Cut & Stitch, their most musically diverse record to date, is underpinning an important point of political discourse. That collective liberation is a slow, complicated process that’s often only partly visible with hindsight. Both victories and failures are part of the struggle and there isn’t an easy answer to all the crises of capital, environment and state of the world that we are experiencing right now. As usual, feminism is also at the forefront of Petrol Girls’ message. Although, this time they are expanding the topic to also explore the perspective of cis-men struggling within patriarchy and capitalism.
Moving beyond any hint of genre trappings, Cut & Stitch is filled to the brim with heart and substantial ideas. The band has been constantly growing both musically and lyrically since their first EP in 2014, and as they want to bring an intersectional approach to feminism and the pressing social issues of the day, they do so with a brilliant efficiency on Cut & Stitch. —Mittens XVX (DIY Conspiracy)
8 Perra Vida – Eterno Retorno
September 2019 saw the second release from Peru’s Perra Vida.
Eterno Retorno picks up where the political hardcore punks had left off after their 2018 self-titled debut. Vocalist Dr. Diana Matos (yes, she’s an actual doctor) continues her rage-filled onslaught against topics like xenophobia, male supremacy and violence in the media.
The band had previously made a strong name for themselves and created a faithful following worldwide gaining attention from features on Vice and in Maximum Rock N Roll. Since their latest release, Diana has left the band and is working on some solo stuff which will no doubt likely be just as incredible.
Until then, enjoy the masterpiece that is Eterno Retorno! —Elizabeth Galdamez (Hear She Roars)
9 Bad Breeding – Exiled
This age is a paradox. While politics have never been so pervasive and divisive, I cannot think of that many punk bands offering relevant political statements about the current sociopolitical state of their country, and probably none as sharp and pissed as Bad Breeding, from Stevenage, a so-called North of London new town built in the 1940s.
There is a lot to be angry about in 2019’s Brexit Britain, and Bad Breeding are very angry indeed. They relevantly embody the past decade’s turbulence and all the frustration with austerity politics, rampant racism and class society.
While their previous album, Divide, felt a bit rushed, Exiled is a massive improvement. The songwriting is more focused and cohesive, with the songs acting as parts of a broader political narrative.

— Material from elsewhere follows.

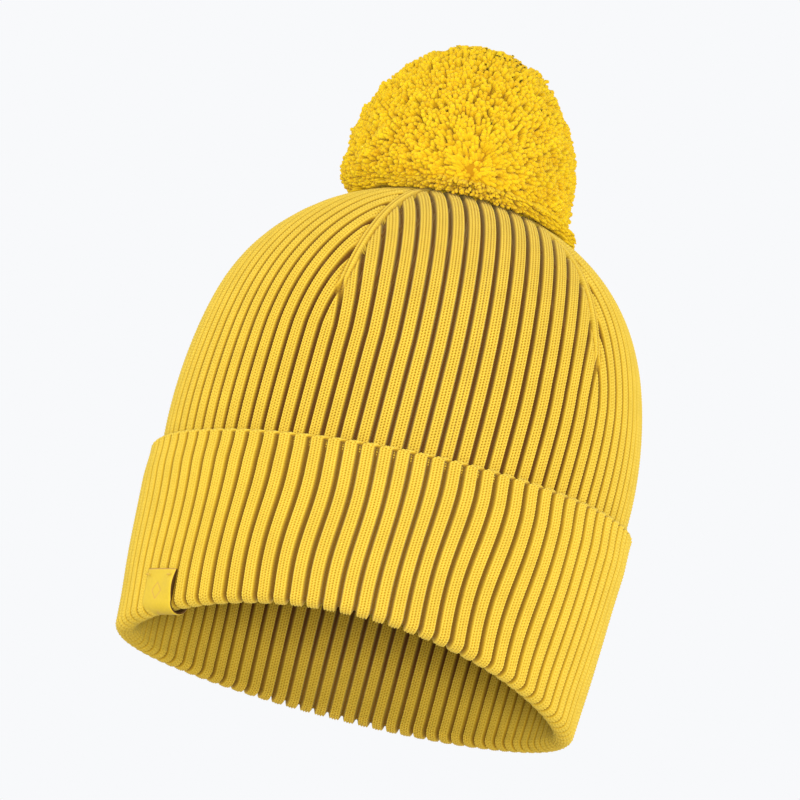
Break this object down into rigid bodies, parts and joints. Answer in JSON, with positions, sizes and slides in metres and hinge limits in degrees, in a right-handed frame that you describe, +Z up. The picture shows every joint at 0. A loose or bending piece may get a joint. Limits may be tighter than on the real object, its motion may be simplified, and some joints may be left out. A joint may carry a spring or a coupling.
{
  "type": "knit beanie",
  "caption": "Rib-knit hat with a turn-up cuff that folds down, a yarn pompom that tilts on its thread, a folded tag and an inner care label.",
  "frame": {"origin": "centre of the rim, on the plane that the hat stands on", "axes": "+Z up the axis of the hat to the pompom, -Y the front with the tag, +X to the left of the wearer"},
  "size_m": [0.205, 0.205, 0.282],
  "materials": {
    "rib_knit": "matte rib-knit yarn",
    "pompom_yarn": "soft cut yarn",
    "tag": "smooth coated fabric with a raw brown edge",
    "stitching": "sewing thread",
    "button": "matte",
    "care_label": "satin ribbon",
    "care_stitching": "sewing thread"
  },
  "bodies": {
    "hat": {"body_tube": "rib_knit", "cuff_hem": "rib_knit", "crown_gore_1": "rib_knit", "crown_gore_2": "rib_knit", "crown_gore_3": "rib_knit", "crown_gore_4": "rib_knit", "crown_gore_5": "rib_knit", "side_seam": "rib_knit", "closing_thread": "pompom_yarn", "anchor_button": "button", "pompom_skirt": "pompom_yarn", "tag_back_leaf": "tag", "care_label_header": "care_label", "care_label_stitches": "care_stitching"},
    "cuff_strip_01": {"cuff_strip_01": "rib_knit", "tag_front_leaf": "tag", "tag_stitches": "stitching"},
    "cuff_strip_02": {"cuff_strip_02": "rib_knit"},
    "cuff_strip_03": {"cuff_strip_03": "rib_knit"},
    "cuff_strip_04": {"cuff_strip_04": "rib_knit"},
    "cuff_strip_05": {"cuff_strip_05": "rib_knit"},
    "cuff_strip_06": {"cuff_strip_06": "rib_knit"},
    "cuff_strip_07": {"cuff_strip_07": "rib_knit"},
    "cuff_strip_08": {"cuff_strip_08": "rib_knit"},
    "cuff_strip_09": {"cuff_strip_09": "rib_knit"},
    "cuff_strip_10": {"cuff_strip_10": "rib_knit"},
    "cuff_strip_11": {"cuff_strip_11": "rib_knit"},
    "cuff_strip_12": {"cuff_strip_12": "rib_knit"},
    "cuff_strip_13": {"cuff_strip_13": "rib_knit"},
    "cuff_strip_14": {"cuff_strip_14": "rib_knit"},
    "cuff_strip_15": {"cuff_strip_15": "rib_knit"},
    "cuff_strip_16": {"cuff_strip_16": "rib_knit"},
    "cuff_strip_17": {"cuff_strip_17": "rib_knit"},
    "cuff_strip_18": {"cuff_strip_18": "rib_knit"},
    "pompom_thread": {"pompom_thread": "pompom_yarn"},
    "pompom": {"pompom_ball": "pompom_yarn", "pompom_tie": "pompom_yarn"},
    "care_label": {"care_label": "care_label"}
  },
  "joints": [
    {"name": "cuff_fold", "type": "hinge", "parent": "hat", "child": "cuff_strip_01", "pos_m": [0, -0.09302, 0.00913], "axis": [1, 0, 0], "range_deg": [0, 170], "deforming": ["cuff_hem"]},
    {"name": "cuff_fold_02", "type": "hinge", "parent": "hat", "child": "cuff_strip_02", "pos_m": [0.03193, -0.08774, 0.0146], "axis": [0.9397, 0.342, 0], "range_deg": [0, 170]},
    {"name": "cuff_fold_03", "type": "hinge", "parent": "hat", "child": "cuff_strip_03", "pos_m": [0.06019, -0.07173, 0.01891], "axis": [0.766, 0.6428, 0], "range_deg": [0, 170]},
    {"name": "cuff_fold_04", "type": "hinge", "parent": "hat", "child": "cuff_strip_04", "pos_m": [0.08116, -0.04686, 0.02005], "axis": [0.5, 0.866, 0], "range_deg": [0, 170]},
    {"name": "cuff_fold_05", "type": "hinge", "parent": "hat", "child": "cuff_strip_05", "pos_m": [0.09213, -0.01624, 0.01748], "axis": [0.1736, 0.9848, 0], "range_deg": [0, 170]},
    {"name": "cuff_fold_06", "type": "hinge", "parent": "hat", "child": "cuff_strip_06", "pos_m": [0.09181, 0.01619, 0.01241], "axis": [-0.1736, 0.9848, 0], "range_deg": [0, 170]},
    {"name": "cuff_fold_07", "type": "hinge", "parent": "hat", "child": "cuff_strip_07", "pos_m": [0.08045, 0.04645, 0.0072], "axis": [-0.5, 0.866, 0], "range_deg": [0, 170]},
    {"name": "cuff_fold_08", "type": "hinge", "parent": "hat", "child": "cuff_strip_08", "pos_m": [0.05959, 0.07102, 0.0043], "axis": [-0.766, 0.6428, 0], "range_deg": [0, 170]},
    {"name": "cuff_fold_09", "type": "hinge", "parent": "hat", "child": "cuff_strip_09", "pos_m": [0.0317, 0.08711, 0.00413], "axis": [-0.9397, 0.342, 0], "range_deg": [0, 170]},
    {"name": "cuff_fold_10", "type": "hinge", "parent": "hat", "child": "cuff_strip_10", "pos_m": [0, 0.0927, 0.00413], "axis": [-1, 0, 0], "range_deg": [0, 170]},
    {"name": "cuff_fold_11", "type": "hinge", "parent": "hat", "child": "cuff_strip_11", "pos_m": [-0.0317, 0.08711, 0.00413], "axis": [-0.9397, -0.342, 0], "range_deg": [0, 170]},
    {"name": "cuff_fold_12", "type": "hinge", "parent": "hat", "child": "cuff_strip_12", "pos_m": [-0.05959, 0.07101, 0.00413], "axis": [-0.766, -0.6428, 0], "range_deg": [0, 170]},
    {"name": "cuff_fold_13", "type": "hinge", "parent": "hat", "child": "cuff_strip_13", "pos_m": [-0.08028, 0.04635, 0.00413], "axis": [-0.5, -0.866, 0], "range_deg": [0, 170]},
    {"name": "cuff_fold_14", "type": "hinge", "parent": "hat", "child": "cuff_strip_14", "pos_m": [-0.09129, 0.0161, 0.00413], "axis": [-0.1736, -0.9848, 0], "range_deg": [0, 170]},
    {"name": "cuff_fold_15", "type": "hinge", "parent": "hat", "child": "cuff_strip_15", "pos_m": [-0.09129, -0.0161, 0.00413], "axis": [0.1736, -0.9848, 0], "range_deg": [0, 170]},
    {"name": "cuff_fold_16", "type": "hinge", "parent": "hat", "child": "cuff_strip_16", "pos_m": [-0.08028, -0.04635, 0.00413], "axis": [0.5, -0.866, 0], "range_deg": [0, 170]},
    {"name": "cuff_fold_17", "type": "hinge", "parent": "hat", "child": "cuff_strip_17", "pos_m": [-0.05959, -0.07101, 0.00413], "axis": [0.766, -0.6428, 0], "range_deg": [0, 170]},
    {"name": "cuff_fold_18", "type": "hinge", "parent": "hat", "child": "cuff_strip_18", "pos_m": [-0.03173, -0.08717, 0.00507], "axis": [0.9397, -0.342, 0], "range_deg": [0, 170]},
    {"name": "pompom_nod", "type": "hinge", "parent": "hat", "child": "pompom_thread", "pos_m": [0, 0, 0.211], "axis": [1, 0, 0], "range_deg": [-9, 9]},
    {"name": "pompom_sway", "type": "hinge", "parent": "pompom_thread", "child": "pompom", "pos_m": [0, 0, 0.211], "axis": [0, 1, 0], "range_deg": [-9, 9]},
    {"name": "care_label_swing", "type": "hinge", "parent": "hat", "child": "care_label", "pos_m": [0.0886, 0, 0.0615], "axis": [0, 1, 0], "range_deg": [0, 95]}
  ],
  "couplings": [
    {"joint": "cuff_fold_02", "follows": "cuff_fold", "ratio": 1},
    {"joint": "cuff_fold_03", "follows": "cuff_fold", "ratio": 1},
    {"joint": "cuff_fold_04", "follows": "cuff_fold", "ratio": 1},
    {"joint": "cuff_fold_05", "follows": "cuff_fold", "ratio": 1},
    {"joint": "cuff_fold_06", "follows": "cuff_fold", "ratio": 1},
    {"joint": "cuff_fold_07", "follows": "cuff_fold", "ratio": 1},
    {"joint": "cuff_fold_08", "follows": "cuff_fold", "ratio": 1},
    {"joint": "cuff_fold_09", "follows": "cuff_fold", "ratio": 1},
    {"joint": "cuff_fold_10", "follows": "cuff_fold", "ratio": 1},
    {"joint": "cuff_fold_11", "follows": "cuff_fold", "ratio": 1},
    {"joint": "cuff_fold_12", "follows": "cuff_fold", "ratio": 1},
    {"joint": "cuff_fold_13", "follows": "cuff_fold", "ratio": 1},
    {"joint": "cuff_fold_14", "follows": "cuff_fold", "ratio": 1},
    {"joint": "cuff_fold_15", "follows": "cuff_fold", "ratio": 1},
    {"joint": "cuff_fold_16", "follows": "cuff_fold", "ratio": 1},
    {"joint": "cuff_fold_17", "follows": "cuff_fold", "ratio": 1},
    {"joint": "cuff_fold_18", "follows": "cuff_fold", "ratio": 1}
  ]
}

Sonically, Bad Breeding sound like the insanity-driven, rabid noise-rock bastard of vintage anarcho-punk bands like Conflict, Exit-Stance or Icons of Filth. Exiled is a versatile work that manages to be referential (the ace-looking foldout poster and the collages nod toward Crass, without mentioning the literature and of course the music) and yet unpredictable, meaningful and very modern.
Dissonant bursts of rage for confusing times and easily the most ferocious and pertinent anarcho-punk work I have heard for a long time. —Romain Crustcave (Terminal Sound Nuisance)
10 Rafael Anton Irisarri – Solastalgia
Yes, there’s an ambient album wrapping this collective write up of our favorite 2019 political records. Wonder why? If you approach Solastalgia without the curiosity to dig deeper into the meanings, etched in its multi-layered textural music realms, it makes for a beautiful, sometimes harsher and nostalgia-inducing listen. However, the 2019 full-length by ambient artist and mastering engineer Rafael Anton Irisarri, published by the iconic ambient Australian imprint Room40, carries a very strong personal, political and environmentalist message.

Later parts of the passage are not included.